IWC recently completed the construction of one of its largest ever glass-fiber reinforced plastics (GRP) tanks measuring 6 m (19 ft) in diameter and 11 m (36 ft) high, capable of holding up to 254,000 liters. The length of the cylinder in this tank is 9 m. IWC said its GRP manufacturing facility in Isando, Gauteng, can manufacture sizes in length up to 14 m in a single filament-wound process.

This 19-ft-diameter, 36-ft-long GRP tank is going into service in a solvent extraction circuit at the Husab uranium mine. This 19-ft-diameter, 36-ft-long GRP tank is going into service in a solvent extraction circuit at the Husab uranium mine.

The GRP tank was designed for Swakop Uranium’s new $2 billion Husab uranium mine, near Swakopmund, Namibia, and will be used in the mine’s acid-leach process plant as part of the solvent extraction (SX) procedure. The GRP tank will store highly corrosive chemical contents, including sulphuric acid.

Roger Rusch, CEO of IWC, said, “IWC has already designed and manufactured 8 kilometers of GRP piping and 17 GRP tanks for the mine’s process plant, but none as big as this one. It took six weeks to manufacture the tank and the IWC team will now supervise its installation.”

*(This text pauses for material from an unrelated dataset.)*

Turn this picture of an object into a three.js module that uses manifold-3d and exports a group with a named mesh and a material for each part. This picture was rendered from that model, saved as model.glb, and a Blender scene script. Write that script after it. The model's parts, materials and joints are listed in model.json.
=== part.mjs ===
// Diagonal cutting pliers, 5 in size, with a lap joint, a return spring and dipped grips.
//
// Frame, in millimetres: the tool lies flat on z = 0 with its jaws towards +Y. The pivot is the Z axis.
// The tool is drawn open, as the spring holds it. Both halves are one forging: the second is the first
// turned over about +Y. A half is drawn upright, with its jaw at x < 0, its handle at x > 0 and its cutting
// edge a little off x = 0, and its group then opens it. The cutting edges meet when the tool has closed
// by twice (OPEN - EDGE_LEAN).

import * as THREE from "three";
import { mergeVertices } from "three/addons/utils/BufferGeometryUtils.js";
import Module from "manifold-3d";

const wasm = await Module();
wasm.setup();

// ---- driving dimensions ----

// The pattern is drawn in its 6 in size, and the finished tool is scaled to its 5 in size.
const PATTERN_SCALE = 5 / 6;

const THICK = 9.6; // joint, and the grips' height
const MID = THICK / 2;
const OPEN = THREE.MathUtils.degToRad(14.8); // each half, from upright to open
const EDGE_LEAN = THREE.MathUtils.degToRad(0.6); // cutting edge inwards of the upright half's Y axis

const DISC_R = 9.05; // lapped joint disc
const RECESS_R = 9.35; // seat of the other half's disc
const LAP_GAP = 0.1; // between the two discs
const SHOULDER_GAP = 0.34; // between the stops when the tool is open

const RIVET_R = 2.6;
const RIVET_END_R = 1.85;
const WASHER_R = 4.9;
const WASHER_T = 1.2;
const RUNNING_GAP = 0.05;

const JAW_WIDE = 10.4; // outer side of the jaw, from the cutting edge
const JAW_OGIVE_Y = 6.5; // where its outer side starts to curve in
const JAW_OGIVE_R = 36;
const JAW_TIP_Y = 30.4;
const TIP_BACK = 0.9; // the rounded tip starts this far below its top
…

Glass-reinforced plastic is a composite material claimed to be highly resistant to all forms of corrosion, making it ideally suited to solvent extraction processes.

The Husab mine is owned by the world’s second-largest uranium producer, Swakop Uranium, and will have the potential to produce around 7,000 metric tons per year (mt/y) of uranium when fully operational in two years.

According to Swakop Uranium’s CEO, Zheng Keping, Namibia—currently the world’s fifth-largest producer of uranium—will overtake Niger and Australia as top producer by 2017 due to the production capability of the Husab mine.

IWC, originally known as Industrial Water Cooling, designs and manufactures a wide range of GRP products and also conducts repairs and refurbishment projects and other associated services.

In addition to the GRP pipe production plant based in Germiston, IWC has a second GRP manufacturing facility in Isando, Ekhuruleni that focuses on specialized GRP fabrications. This facility, according to the company, is capable of producing 450 tons of finished product per annum, including freestanding GRP cells and GRP liners for electrolytic and electrowinning metal refineries; scrubbers, cooling towers, process vessels and storage tanks; piping, fittings and ducting; GRP overwrapped thermoplastics and fluoro-plastics; chimney stacks; underground storage tanks; firewater mains; and GRP corrosion-resistant linings.